Seit gut zehn Tagen werde sie beobachtet, verfolgt und bedroht, und zwar von Blackway. Jetzt habe er ihr Autofenster eingeschlagen und ihrer Katze Annabelle die Kehle durchgeschnitten. Sie müsse nun um ihr Leben fürchten und wünsche Polizeischutz, fordert sie resolut. Ob sie Blackway denn auf frischer Tat erwischt habe? Das nicht, aber man kenne den Kerl ja im Allgemeinen. Alle im Ort fürchteten sich doch vor ihm. Wer anders als Blackway könne ihr das angetan haben?
Verständnisvoll geht der Sheriff auf jegliche Gefühlsnot ein, die die junge Frau ihm mit großer Entschiedenheit vorträgt. Doch leider, versucht er ihr zu erklären, könne er so gar nichts für sie tun. Eine Festnahme, wie Lillian sie sich vorstellt, geht schon gleich gar nicht. »Für etwas, das er vorhat, kann ich ihn nicht festnehmen. [...] So was wäre gegen das Gesetz.«
Mit der pragmatischen Lösung, die Sheriff Wingate vorschlägt, landet er bei Lillian freilich auf dem völlig falschen Fuße. Wo sie doch nicht aus der Gegend sei und niemanden kenne, könne sie doch einfach wegziehen. Als ob abhauen, wenn man gar nichts getan hat, eine vernünftigere Lösung wäre.
Im Übrigen kennt Lillian durchaus jemanden aus der Gegend. Nur wegen Kevin ist sie schließlich hiergeblieben, anstatt nur durchzureisen. Doch vor kurzem hat sich Kevin aus dem Staub gemacht, nachdem er eine heftige Auseinandersetzung gehabt hatte – mit Blackway ...
Was tun zwischen Ungesetzlichkeit und Feigheit? Einen letzten Rat hält der Sheriff noch bereit. Lillian könne sich ja mal bei all den Männern in der ehemaligen Fabrik umhören. Whizzer zum Beispiel kenne Blackway noch aus alten Zeiten, in denen sie miteinander zu tun hatten. Und nach Scotty solle sie sich erkundigen, der könne in der Sache bestimmt weiterhelfen.
Indem Lillian nun auf dem Fabrikhof vorfährt, den staunenden Veteranen sich und ihr Anliegen vorstellt, verbinden sich die beiden Anfangskapitel.

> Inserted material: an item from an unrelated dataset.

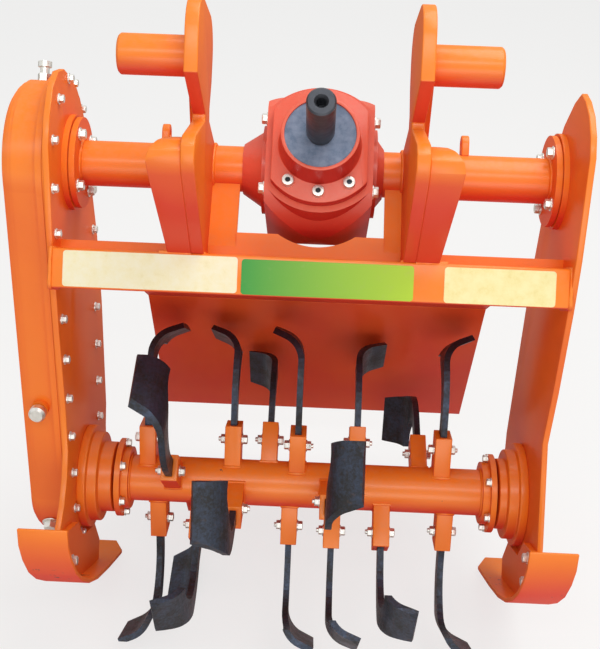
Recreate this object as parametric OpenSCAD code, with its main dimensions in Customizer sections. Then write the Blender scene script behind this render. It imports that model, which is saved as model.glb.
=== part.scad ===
// Rotary tiller for a small tractor: a gearbox in the middle of a cross tube,
// a chain case on the left, a side plate on the right and a tined rotor between.
// All lengths are millimetres. Inside the modules X runs along the rotor, Y
// runs rearward and Z upward from the axis of the cross tube, square to the
// view from the front; the whole machine is then leaned back onto its tines
// and the rear ends of its skids, as it parks on a floor.

/* [Stand] */
// Lean back onto tines and skid ends
lean_deg = 32.8; // [0:0.1:40]
// Height of the cross tube above the floor
stand_height = 706.7; // [500:0.1:900]
// Shifts that put the origin under the middle of the whole machine
stand_shift_x = 32.5; // [-100:0.1:100]
stand_shift_y = 62.8; // [-300:0.1:300]

/* [Frame] */
// Outside diameter of the cross tube
tube_d = 60; // [40:0.5:90]
// Wall of the cross tube
tube_wall = 5; // [3:0.5:8]
// Inner face of the chain case plate
case_x = -330; // [-400:1:-250]
// Inner face of the right side plate
side_x = 318; // [250:1:400]
// Thickness of the right side plate
side_thick = 8; // [5:0.5:16]
// Height and depth of the square front bar
bar_size = 50; // [30:1:80]
// Front face of the front bar, ahead of the cross tube
bar_front = -100; // [-160:1:-60]
// Top of the front bar, below the cross tube
bar_top = -118; // [-160:1:-80]

/* [Rotor] */
// Rotor axis behind the cross tube
rotor_y = 170; // [100:1:260]
// Rotor axis below the cross tube
rotor_z = -448; // [-560:1:-350]
// Radius to the tips of the tines
tine_reach = 238; // [150:1:300]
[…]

Nach langem Palaver, das Lillians Geduld bis an die Grenzen strapaziert, haben die Senioren eine Spezialeinheit für sie auf die Beine gestellt. Das Team besteht aus »Nate the Grate«, einer Aushilfskraft fürs Grobe, die gerade Betonblöcke ablädt, und dem klapprigen alten Lester, der die Gegend kennt, wo sich Blackway aufhalten könnte.
Bleibt Lillian eine Alternative? Nein. Furchtlos wie sie ist, zieht sie also mit dem bärenstarken, aber leicht beschränkten Nate, der kein anderes Wort als »Yo« hervorbringt, und Lester mit dem steifen Bein, der jedoch jede Menge Tricks auf Lager haben soll, los, um es mit dem geheimnisvollen Waldmenschen Blackway aufzunehmen.
Wie sich die drei in den finsteren Forsten Neuenglands schlagen und den bösen Blackway im Dickicht aufspüren, das ist der spannendere und düsterere Handlungsstrang von Castle Freemans etwas comichaftem Krimi »Go With Me« aus dem Jahr 2009, den Dirk van Gunsteren übersetzt hat (Die englische Originalversion ist offenbar schwer erhältlich.). Mindestens ebenso gut gefällt mir aber, was zwischen den Episoden aus Whizzers Büro zu uns dringt. Da treten die inzwischen durch die unerhörten Ereignisse aufgekratzten Senioren ohne Punkt und Komma breit, was ihnen gerade zu Ohren, vor Augen oder in den Sinn gekommen ist. Highschool-Mädchen, beispielsweise, »haben alle dasselbe an: obenrum ein kurzes Oberteil mit Spaghettiträgern, dann kommt der Bauchnabel und dann die knallenge Jeans. Um so was zu sehen, musste man früher Geld bezahlen«. Und wir sitzen quasi mit am Tisch und dürfen solche Weisheiten provinziellen amerikanischen Zeitgeists als Zugabe genießen.